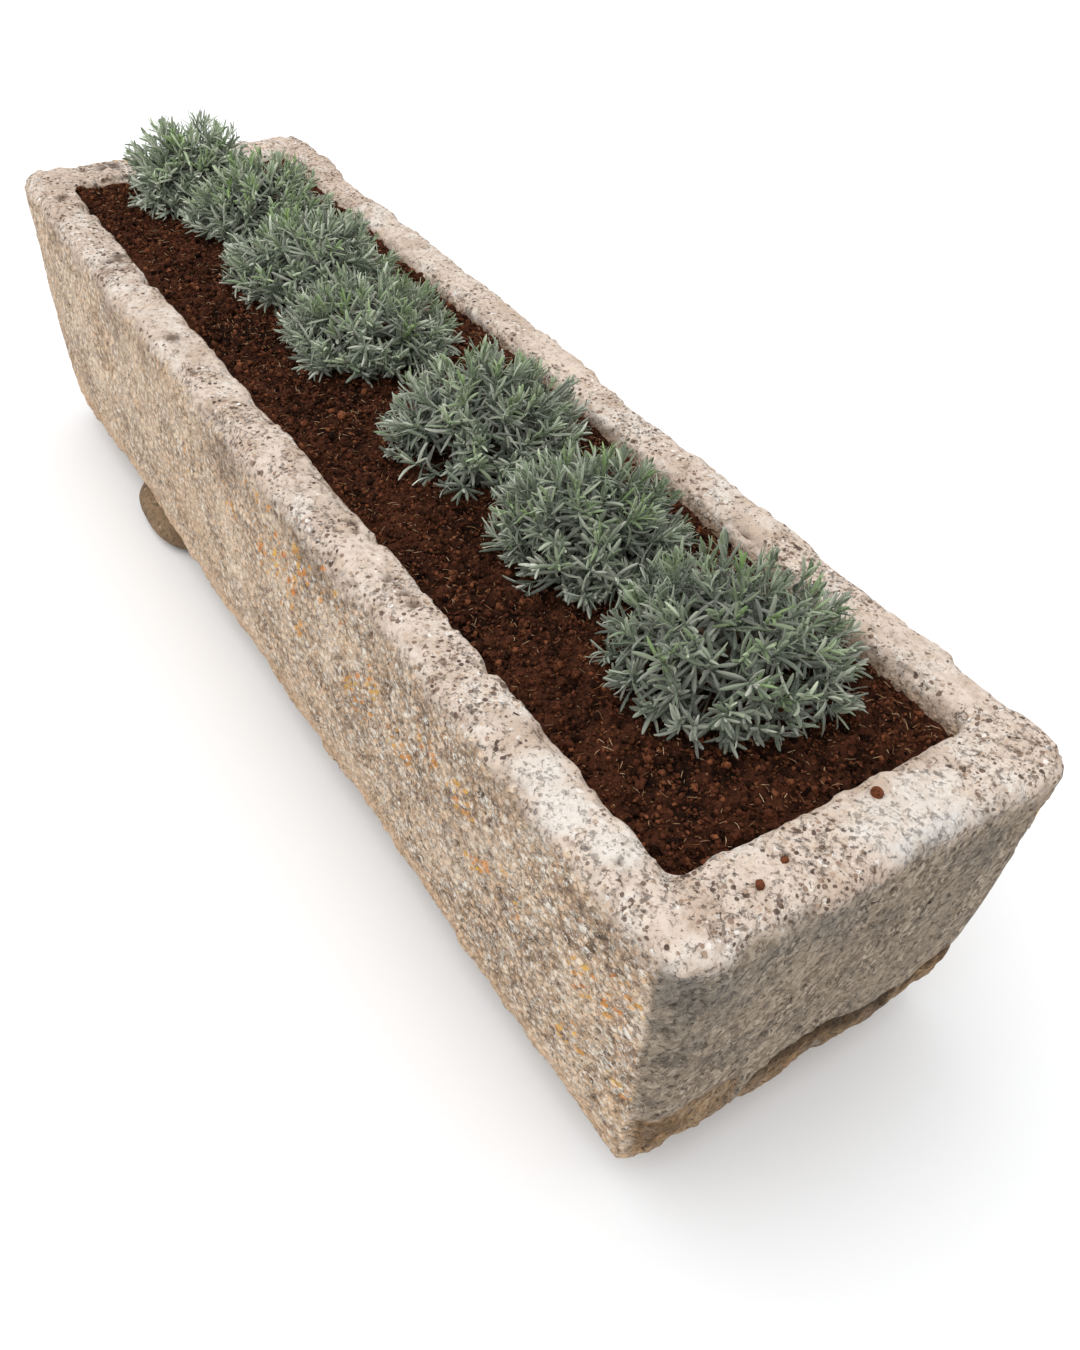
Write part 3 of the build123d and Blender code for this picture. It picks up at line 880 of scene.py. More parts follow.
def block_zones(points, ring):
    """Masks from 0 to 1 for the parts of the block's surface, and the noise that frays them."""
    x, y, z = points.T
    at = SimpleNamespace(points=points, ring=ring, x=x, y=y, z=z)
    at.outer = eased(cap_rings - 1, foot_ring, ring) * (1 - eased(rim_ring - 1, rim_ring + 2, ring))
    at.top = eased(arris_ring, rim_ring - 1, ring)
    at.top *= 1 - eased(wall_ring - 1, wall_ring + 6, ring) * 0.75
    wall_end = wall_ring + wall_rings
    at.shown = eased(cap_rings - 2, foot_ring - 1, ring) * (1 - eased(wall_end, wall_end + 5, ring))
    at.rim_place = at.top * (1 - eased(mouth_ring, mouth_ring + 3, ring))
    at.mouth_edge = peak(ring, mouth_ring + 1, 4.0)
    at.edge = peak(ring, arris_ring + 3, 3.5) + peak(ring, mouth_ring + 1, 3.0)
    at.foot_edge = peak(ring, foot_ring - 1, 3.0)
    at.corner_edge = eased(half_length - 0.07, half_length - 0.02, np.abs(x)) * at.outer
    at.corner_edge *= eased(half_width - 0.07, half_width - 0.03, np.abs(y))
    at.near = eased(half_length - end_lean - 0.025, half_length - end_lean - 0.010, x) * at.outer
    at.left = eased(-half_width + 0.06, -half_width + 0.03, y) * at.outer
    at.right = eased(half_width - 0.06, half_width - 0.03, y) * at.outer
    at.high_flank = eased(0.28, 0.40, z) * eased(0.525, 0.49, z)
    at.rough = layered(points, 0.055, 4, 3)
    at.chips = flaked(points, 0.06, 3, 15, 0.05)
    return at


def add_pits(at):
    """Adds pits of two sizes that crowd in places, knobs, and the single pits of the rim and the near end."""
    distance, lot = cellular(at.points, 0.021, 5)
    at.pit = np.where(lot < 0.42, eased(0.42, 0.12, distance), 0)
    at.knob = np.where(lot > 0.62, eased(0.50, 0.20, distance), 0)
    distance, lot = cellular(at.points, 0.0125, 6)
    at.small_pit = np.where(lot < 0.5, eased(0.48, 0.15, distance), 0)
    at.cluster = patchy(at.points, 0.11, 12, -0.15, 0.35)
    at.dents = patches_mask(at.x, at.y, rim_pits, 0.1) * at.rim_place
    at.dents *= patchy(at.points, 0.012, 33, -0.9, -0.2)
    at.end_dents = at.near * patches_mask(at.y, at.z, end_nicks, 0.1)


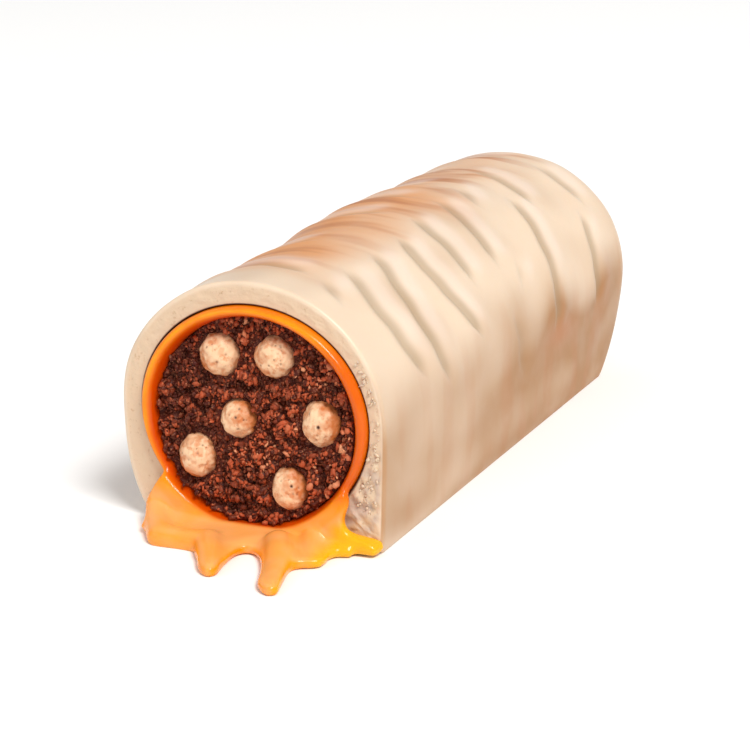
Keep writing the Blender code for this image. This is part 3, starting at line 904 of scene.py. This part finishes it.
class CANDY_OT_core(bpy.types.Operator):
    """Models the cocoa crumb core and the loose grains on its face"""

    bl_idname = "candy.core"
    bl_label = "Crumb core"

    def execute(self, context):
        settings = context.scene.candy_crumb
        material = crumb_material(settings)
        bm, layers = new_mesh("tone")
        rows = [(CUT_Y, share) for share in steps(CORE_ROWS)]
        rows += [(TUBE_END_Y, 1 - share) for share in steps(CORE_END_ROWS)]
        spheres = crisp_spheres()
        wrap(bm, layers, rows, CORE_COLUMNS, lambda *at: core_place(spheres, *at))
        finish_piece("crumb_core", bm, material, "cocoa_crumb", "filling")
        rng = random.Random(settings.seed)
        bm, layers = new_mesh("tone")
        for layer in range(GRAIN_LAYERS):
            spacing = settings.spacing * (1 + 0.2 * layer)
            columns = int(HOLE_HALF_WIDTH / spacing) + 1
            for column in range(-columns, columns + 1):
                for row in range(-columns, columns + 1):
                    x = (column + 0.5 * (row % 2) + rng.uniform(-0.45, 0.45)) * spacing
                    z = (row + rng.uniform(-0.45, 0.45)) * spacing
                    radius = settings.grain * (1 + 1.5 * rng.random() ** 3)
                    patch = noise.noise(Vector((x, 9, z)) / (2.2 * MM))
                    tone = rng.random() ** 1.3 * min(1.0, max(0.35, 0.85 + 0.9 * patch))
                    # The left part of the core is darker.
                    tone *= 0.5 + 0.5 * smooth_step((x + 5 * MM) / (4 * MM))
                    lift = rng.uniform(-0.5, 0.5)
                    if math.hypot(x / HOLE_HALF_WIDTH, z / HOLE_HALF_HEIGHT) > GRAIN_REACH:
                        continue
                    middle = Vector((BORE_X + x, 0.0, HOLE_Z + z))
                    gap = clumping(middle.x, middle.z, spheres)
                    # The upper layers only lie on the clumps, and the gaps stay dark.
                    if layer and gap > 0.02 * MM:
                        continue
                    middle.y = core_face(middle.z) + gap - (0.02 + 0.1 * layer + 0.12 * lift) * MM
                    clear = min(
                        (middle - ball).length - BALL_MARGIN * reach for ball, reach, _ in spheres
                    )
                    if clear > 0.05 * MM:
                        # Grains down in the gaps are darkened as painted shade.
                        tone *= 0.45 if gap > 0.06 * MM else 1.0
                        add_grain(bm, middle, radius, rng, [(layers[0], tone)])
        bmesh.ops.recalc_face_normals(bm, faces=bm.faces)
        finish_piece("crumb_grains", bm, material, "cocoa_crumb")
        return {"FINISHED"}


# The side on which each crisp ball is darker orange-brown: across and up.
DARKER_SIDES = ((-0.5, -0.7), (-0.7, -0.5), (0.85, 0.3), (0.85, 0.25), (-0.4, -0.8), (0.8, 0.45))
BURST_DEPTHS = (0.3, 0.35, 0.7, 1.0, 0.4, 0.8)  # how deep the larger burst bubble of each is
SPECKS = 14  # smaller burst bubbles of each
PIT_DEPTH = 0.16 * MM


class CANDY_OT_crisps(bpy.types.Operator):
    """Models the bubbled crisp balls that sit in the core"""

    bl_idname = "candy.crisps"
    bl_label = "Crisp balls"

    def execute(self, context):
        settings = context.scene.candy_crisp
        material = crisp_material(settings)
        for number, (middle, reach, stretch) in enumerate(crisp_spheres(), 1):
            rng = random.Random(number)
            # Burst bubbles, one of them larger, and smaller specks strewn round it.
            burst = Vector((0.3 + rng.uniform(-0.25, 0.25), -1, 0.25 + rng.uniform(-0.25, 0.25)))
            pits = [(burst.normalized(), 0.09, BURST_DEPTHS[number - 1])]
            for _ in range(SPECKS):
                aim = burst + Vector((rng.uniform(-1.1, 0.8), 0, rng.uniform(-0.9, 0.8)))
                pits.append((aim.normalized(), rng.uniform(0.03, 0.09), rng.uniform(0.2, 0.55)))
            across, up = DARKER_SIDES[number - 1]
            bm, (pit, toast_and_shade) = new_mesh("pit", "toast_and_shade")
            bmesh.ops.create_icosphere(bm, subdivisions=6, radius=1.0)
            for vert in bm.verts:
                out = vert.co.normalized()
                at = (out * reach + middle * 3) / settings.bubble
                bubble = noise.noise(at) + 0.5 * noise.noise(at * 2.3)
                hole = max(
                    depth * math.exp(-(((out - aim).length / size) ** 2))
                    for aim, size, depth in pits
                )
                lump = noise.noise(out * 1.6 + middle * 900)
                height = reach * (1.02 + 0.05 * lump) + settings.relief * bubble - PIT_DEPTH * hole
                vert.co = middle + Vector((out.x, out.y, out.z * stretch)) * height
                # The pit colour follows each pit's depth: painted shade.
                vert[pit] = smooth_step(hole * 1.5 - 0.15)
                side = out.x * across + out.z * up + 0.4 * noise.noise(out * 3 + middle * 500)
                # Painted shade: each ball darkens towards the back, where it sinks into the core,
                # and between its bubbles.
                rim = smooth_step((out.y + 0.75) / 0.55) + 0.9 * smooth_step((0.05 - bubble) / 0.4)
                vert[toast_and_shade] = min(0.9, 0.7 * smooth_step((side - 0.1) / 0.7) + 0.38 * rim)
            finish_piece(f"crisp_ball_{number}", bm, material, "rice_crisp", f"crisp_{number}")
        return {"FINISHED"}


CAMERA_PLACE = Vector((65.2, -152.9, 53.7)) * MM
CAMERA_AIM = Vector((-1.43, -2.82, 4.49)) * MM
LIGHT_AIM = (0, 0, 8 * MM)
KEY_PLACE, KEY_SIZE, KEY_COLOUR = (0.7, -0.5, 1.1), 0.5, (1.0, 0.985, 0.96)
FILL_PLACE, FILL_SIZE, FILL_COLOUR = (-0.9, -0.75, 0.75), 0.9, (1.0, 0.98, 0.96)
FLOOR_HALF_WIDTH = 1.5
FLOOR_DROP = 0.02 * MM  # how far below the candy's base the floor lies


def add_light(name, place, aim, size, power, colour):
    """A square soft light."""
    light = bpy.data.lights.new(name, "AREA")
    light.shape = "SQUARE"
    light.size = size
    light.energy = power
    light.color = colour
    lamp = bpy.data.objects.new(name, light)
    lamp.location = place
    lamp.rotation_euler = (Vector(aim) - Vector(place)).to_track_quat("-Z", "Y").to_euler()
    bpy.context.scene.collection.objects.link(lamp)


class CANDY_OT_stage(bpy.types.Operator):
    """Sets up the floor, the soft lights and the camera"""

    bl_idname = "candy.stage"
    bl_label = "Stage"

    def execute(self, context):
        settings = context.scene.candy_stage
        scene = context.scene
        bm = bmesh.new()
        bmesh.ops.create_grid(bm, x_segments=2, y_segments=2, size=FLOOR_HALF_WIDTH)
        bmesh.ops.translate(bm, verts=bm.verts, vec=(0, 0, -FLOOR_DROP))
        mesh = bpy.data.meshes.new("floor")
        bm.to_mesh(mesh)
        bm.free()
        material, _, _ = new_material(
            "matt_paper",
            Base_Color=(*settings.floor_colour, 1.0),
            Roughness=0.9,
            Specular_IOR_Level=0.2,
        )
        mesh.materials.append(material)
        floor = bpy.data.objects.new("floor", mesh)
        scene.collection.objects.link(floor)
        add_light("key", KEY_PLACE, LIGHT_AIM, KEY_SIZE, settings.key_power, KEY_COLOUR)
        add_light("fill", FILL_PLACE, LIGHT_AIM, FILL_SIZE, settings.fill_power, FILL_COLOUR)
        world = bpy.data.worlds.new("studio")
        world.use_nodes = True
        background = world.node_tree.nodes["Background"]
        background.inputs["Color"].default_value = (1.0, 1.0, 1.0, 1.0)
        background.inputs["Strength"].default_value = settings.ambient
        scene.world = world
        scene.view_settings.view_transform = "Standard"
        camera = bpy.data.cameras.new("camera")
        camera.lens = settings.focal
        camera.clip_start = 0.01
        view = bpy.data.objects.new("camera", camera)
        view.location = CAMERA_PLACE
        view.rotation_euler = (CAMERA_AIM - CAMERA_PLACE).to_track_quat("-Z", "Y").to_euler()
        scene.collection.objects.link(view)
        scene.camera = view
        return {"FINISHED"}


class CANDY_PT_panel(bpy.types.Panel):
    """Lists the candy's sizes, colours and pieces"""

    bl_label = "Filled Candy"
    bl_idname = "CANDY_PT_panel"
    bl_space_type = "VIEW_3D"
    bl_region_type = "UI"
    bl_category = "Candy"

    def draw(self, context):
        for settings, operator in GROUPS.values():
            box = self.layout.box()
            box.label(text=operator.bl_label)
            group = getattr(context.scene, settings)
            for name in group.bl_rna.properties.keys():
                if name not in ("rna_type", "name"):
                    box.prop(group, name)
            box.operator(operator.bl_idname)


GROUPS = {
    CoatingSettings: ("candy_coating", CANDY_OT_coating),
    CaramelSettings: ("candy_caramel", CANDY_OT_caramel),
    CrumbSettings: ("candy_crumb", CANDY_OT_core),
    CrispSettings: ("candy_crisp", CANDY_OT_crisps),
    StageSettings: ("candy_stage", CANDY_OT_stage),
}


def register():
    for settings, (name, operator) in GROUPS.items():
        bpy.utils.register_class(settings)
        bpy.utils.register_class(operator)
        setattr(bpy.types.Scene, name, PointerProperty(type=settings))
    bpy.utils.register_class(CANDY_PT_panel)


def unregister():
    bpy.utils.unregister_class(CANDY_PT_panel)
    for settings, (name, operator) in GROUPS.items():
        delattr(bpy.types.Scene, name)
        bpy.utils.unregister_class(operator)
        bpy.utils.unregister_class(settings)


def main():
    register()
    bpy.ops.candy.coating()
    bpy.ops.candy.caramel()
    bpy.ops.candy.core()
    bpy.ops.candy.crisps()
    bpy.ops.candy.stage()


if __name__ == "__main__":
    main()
--------------------------------
What is being asked:
Copy each line of the entries that includes the word "Blender".

Answer:
Write part 3 of the build123d and Blender code for this picture. It picks up at line 880 of scene.py. More parts follow.
Keep writing the Blender code for this image. This is part 3, starting at line 904 of scene.py. This part finishes it.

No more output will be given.